Write the material out again in full, exactly.

• • • • • • •

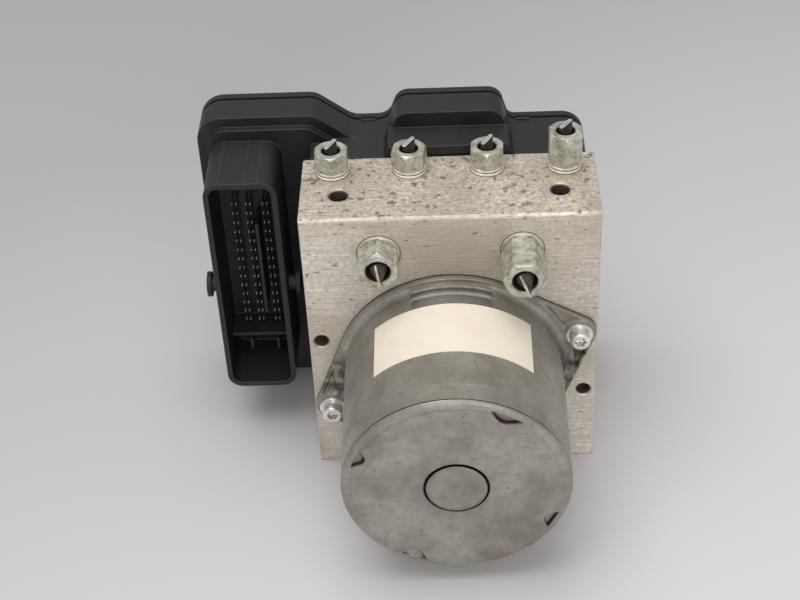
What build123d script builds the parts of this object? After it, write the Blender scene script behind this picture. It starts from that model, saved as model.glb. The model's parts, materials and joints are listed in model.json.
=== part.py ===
from build123d import *
import math
import os

# ABS brake module: a machined valve block with a pump motor on its front face, a plastic control
# unit behind it, and six tube nuts that still hold the pinched ends of the brake pipes.
# Millimetres. X runs to the right, Y to the rear, Z up. The origin is the middle of the valve
# block's underside.

os.makedirs("parts", exist_ok=True)

# ---------------------------------------------------------------- driving dimensions
# Valve block
block_width = 100.0
block_depth = 35.5
block_height = 109.3
block_round = 1.2
block_chamfer = 0.4

# Tapped mounting holes
top_mount_spread = 74.2
top_mount_from_front = 14.2
top_mount_radius = 3.35
top_mount_depth = 16.0
face_mount_reach = 45.7
face_mount_drop = 12.7
face_mount_radius = 2.55
face_mount_depth = 12.0
mount_chamfer = 0.5

# Outlet ports in the top face and inlet ports in the front face
outlet_pitch = 26.4
outlet_from_front = 28.1
outlet_thread_radius = 5.0
outlet_port_depth = 12.0
outlet_across_flats = 11.0
outlet_nut_height = 8.9
outlet_long_nut_height = 14.2
outlet_mouth_radius = 3.25
outlet_pipe_radius = 2.375
inlet_spread = 48.0
inlet_height = 95.0
inlet_thread_radius = 6.0
inlet_port_depth = 13.0
inlet_across_flats = 13.0
inlet_nut_height = 10.3
inlet_long_nut_height = 17.4
inlet_mouth_radius = 4.2
inlet_pipe_radius = 3.0
nut_collar = 1.1
nut_collar_overhang = 0.5
thread_gap = 0.05
pipe_gap = 0.1
pipe_wall = 0.7
pinch_length = 6.0
pinch_thickness = 2.0
pinch_flat = 1.4
cut_slant = 12.0
pipe_flare = 4.0
outlet_nut_turns = (30.0, 18.0, 28.0, 30.0)
outlet_pinch_turns = (57.0, 55.0, 57.0, 49.0)
inlet_pinch_turns = (-79.0, -64.0)
outlet_pinch_reach = 3.0
inlet_pinch_reach = 2.4

# Pump motor
motor_height = 44.5
motor_length = 60.0
can_root_radius = 38.2
can_end_radius = 37.7
can_wall = 1.9
flange_radius = 41.0
flange_thickness = 1.8
flange_pad = 0.8
flange_fillet = 2.2
ear_reach = 46.25
ear_angle = 19.7
ear_radius = 6.0
motor_screw_radius = 2.5
motor_screw_depth = 12.0
motor_screw_head_radius = 3.45
motor_screw_head_height = 3.9
motor_screw_washer_radius = 4.5
motor_screw_washer = 1.2
end_plate_thickness = 3.8
end_plate_round = 3.4
end_spigot = 2.5
end_boss_radius = 10.6
end_boss_rise = 0.5
end_groove_width = 0.8
end_groove_depth = 1.2
stake_radius = 33.0
stake_angles = (60.0, 157.0, 243.0, 333.0)
label_thickness = 0.12
label_from_block = 12.3
label_width = 24.0
label_arc = 86.0

# Motor inside
shaft_radius = 5.0
shaft_nose_radius = 4.0
armature_radius = 26.0
armature_length = 24.0
armature_teeth = 10
magnet_gap = 0.8
magnet_arc = 68.0
commutator_radius = 9.0
commutator_length = 12.0
bearing_radius = 13.0
bearing_width = 8.0
bearing_ring = 2.6
brush_plate_thickness = 3.0
brush_width = 6.0
brush_height = 5.0
brush_length = 11.0

# Eccentric and pump
eccentric_throw = 0.9
eccentric_radius = 5.6
eccentric_width = 9.0
needle_radius = 0.9
needle_count = 10
eccentric_ring_wall = 1.5
pump_from_front = 14.0
pump_piston_radius = 4.0
pump_piston_length = 16.0
pump_sleeve_radius = 6.5
pump_plug_radius = 7.5
pump_plug_length = 9.0
pump_spring_wire = 0.8
running_gap = 0.05

# Low-pressure accumulators in the underside
accumulator_spread = 54.0
accumulator_radius = 10.0
accumulator_depth = 21.5
accumulator_piston_length = 8.0
accumulator_cover = 2.5
accumulator_spring_wire = 1.2
accumulator_stroke = 5.0

# Solenoid valves in the rear face
valve_pitch_x = 24.0
valve_pitch_z = 23.0
valve_low_row = 29.0
valve_radius = 6.0
valve_depth = 12.0
dome_radius = 4.0
dome_wall = 0.7
dome_reach = 15.0
plunger_length = 12.0
plunger_stroke = 0.3
coil_side = 18.6
coil_length = 12.0

# Pressure sensor and motor lead
sensor_height = 91.0
sensor_radius = 6.0
sensor_depth = 8.0
sensor_reach = 12.0
sensor_stem_radius = 2.4
lead_height = 68.5
lead_hole_radius = 3.5
lead_pin_radius = 0.9
lead_pin_spread = 3.6

# Control unit
unit_left = 88.0
unit_right = 48.5
unit_bottom = 3.0
unit_top = 119.0
unit_notch = 109.2
unit_low_top = 107.8
unit_front_wall = 2.2
unit_wall = 2.5
unit_stand_off = 13.0
rim_depth = 12.1
seal_thickness = 0.8
seal_width = 3.0
cover_thickness = 4.9
cover_skin = 2.2
cover_round = 1.4
seam_width = 0.7
seam_depth = 0.8
seam_tab_places = (-28.0, 26.7)
seam_tab_length = 5.0
seam_tab_height = 0.5
ledge_height = 113.0
ledge_left = 20.8
ledge_right = 21.2
bulge_slope = 13.0
bulge_left = 17.2
bulge_right = 18.5
wing_right = 48.2
wing_top_right = 46.5
wing_inset = 3.7
wing_ledge = 2.5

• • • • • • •

Full solution:
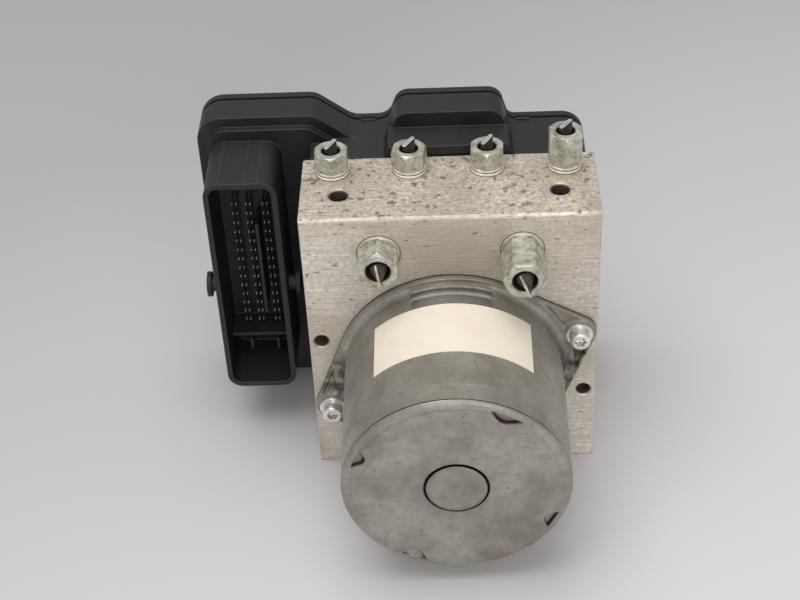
What build123d script builds the parts of this object? After it, write the Blender scene script behind this picture. It starts from that model, saved as model.glb. The model's parts, materials and joints are listed in model.json.
=== part.py ===
from build123d import *
import math
import os

# ABS brake module: a machined valve block with a pump motor on its front face, a plastic control
# unit behind it, and six tube nuts that still hold the pinched ends of the brake pipes.
# Millimetres. X runs to the right, Y to the rear, Z up. The origin is the middle of the valve
# block's underside.

os.makedirs("parts", exist_ok=True)

# ---------------------------------------------------------------- driving dimensions
# Valve block
block_width = 100.0
block_depth = 35.5
block_height = 109.3
block_round = 1.2
block_chamfer = 0.4

# Tapped mounting holes
top_mount_spread = 74.2
top_mount_from_front = 14.2
top_mount_radius = 3.35
top_mount_depth = 16.0
face_mount_reach = 45.7
face_mount_drop = 12.7
face_mount_radius = 2.55
face_mount_depth = 12.0
mount_chamfer = 0.5

# Outlet ports in the top face and inlet ports in the front face
outlet_pitch = 26.4
outlet_from_front = 28.1
outlet_thread_radius = 5.0
outlet_port_depth = 12.0
outlet_across_flats = 11.0
outlet_nut_height = 8.9
outlet_long_nut_height = 14.2
outlet_mouth_radius = 3.25
outlet_pipe_radius = 2.375
inlet_spread = 48.0
inlet_height = 95.0
inlet_thread_radius = 6.0
inlet_port_depth = 13.0
inlet_across_flats = 13.0
inlet_nut_height = 10.3
inlet_long_nut_height = 17.4
inlet_mouth_radius = 4.2
inlet_pipe_radius = 3.0
nut_collar = 1.1
nut_collar_overhang = 0.5
thread_gap = 0.05
pipe_gap = 0.1
pipe_wall = 0.7
pinch_length = 6.0
pinch_thickness = 2.0
pinch_flat = 1.4
cut_slant = 12.0
pipe_flare = 4.0
outlet_nut_turns = (30.0, 18.0, 28.0, 30.0)
outlet_pinch_turns = (57.0, 55.0, 57.0, 49.0)
inlet_pinch_turns = (-79.0, -64.0)
outlet_pinch_reach = 3.0
inlet_pinch_reach = 2.4

# Pump motor
motor_height = 44.5
motor_length = 60.0
can_root_radius = 38.2
can_end_radius = 37.7
can_wall = 1.9
flange_radius = 41.0
flange_thickness = 1.8
flange_pad = 0.8
flange_fillet = 2.2
ear_reach = 46.25
ear_angle = 19.7
ear_radius = 6.0
motor_screw_radius = 2.5
motor_screw_depth = 12.0
motor_screw_head_radius = 3.45
motor_screw_head_height = 3.9
motor_screw_washer_radius = 4.5
motor_screw_washer = 1.2
end_plate_thickness = 3.8
end_plate_round = 3.4
end_spigot = 2.5
end_boss_radius = 10.6
end_boss_rise = 0.5
end_groove_width = 0.8
end_groove_depth = 1.2
stake_radius = 33.0
stake_angles = (60.0, 157.0, 243.0, 333.0)
label_thickness = 0.12
label_from_block = 12.3
label_width = 24.0
label_arc = 86.0

# Motor inside
shaft_radius = 5.0
shaft_nose_radius = 4.0
armature_radius = 26.0
armature_length = 24.0
armature_teeth = 10
magnet_gap = 0.8
magnet_arc = 68.0
commutator_radius = 9.0
commutator_length = 12.0
bearing_radius = 13.0
bearing_width = 8.0
bearing_ring = 2.6
brush_plate_thickness = 3.0
brush_width = 6.0
brush_height = 5.0
brush_length = 11.0

# Eccentric and pump
eccentric_throw = 0.9
eccentric_radius = 5.6
eccentric_width = 9.0
needle_radius = 0.9
needle_count = 10
eccentric_ring_wall = 1.5
pump_from_front = 14.0
pump_piston_radius = 4.0
pump_piston_length = 16.0
pump_sleeve_radius = 6.5
pump_plug_radius = 7.5
pump_plug_length = 9.0
pump_spring_wire = 0.8
running_gap = 0.05

# Low-pressure accumulators in the underside
accumulator_spread = 54.0
accumulator_radius = 10.0
accumulator_depth = 21.5
accumulator_piston_length = 8.0
accumulator_cover = 2.5
accumulator_spring_wire = 1.2
accumulator_stroke = 5.0

# Solenoid valves in the rear face
valve_pitch_x = 24.0
valve_pitch_z = 23.0
valve_low_row = 29.0
valve_radius = 6.0
valve_depth = 12.0
dome_radius = 4.0
dome_wall = 0.7
dome_reach = 15.0
plunger_length = 12.0
plunger_stroke = 0.3
coil_side = 18.6
coil_length = 12.0

# Pressure sensor and motor lead
sensor_height = 91.0
sensor_radius = 6.0
sensor_depth = 8.0
sensor_reach = 12.0
sensor_stem_radius = 2.4
lead_height = 68.5
lead_hole_radius = 3.5
lead_pin_radius = 0.9
lead_pin_spread = 3.6

# Control unit
unit_left = 88.0
unit_right = 48.5
unit_bottom = 3.0
unit_top = 119.0
unit_notch = 109.2
unit_low_top = 107.8
unit_front_wall = 2.2
unit_wall = 2.5
unit_stand_off = 13.0
rim_depth = 12.1
seal_thickness = 0.8
seal_width = 3.0
cover_thickness = 4.9
cover_skin = 2.2
cover_round = 1.4
seam_width = 0.7
seam_depth = 0.8
seam_tab_places = (-28.0, 26.7)
seam_tab_length = 5.0
seam_tab_height = 0.5
ledge_height = 113.0
ledge_left = 20.8
ledge_right = 21.2
bulge_slope = 13.0
bulge_left = 17.2
bulge_right = 18.5
wing_right = 48.2
wing_top_right = 46.5
wing_inset = 3.7
wing_ledge = 2.5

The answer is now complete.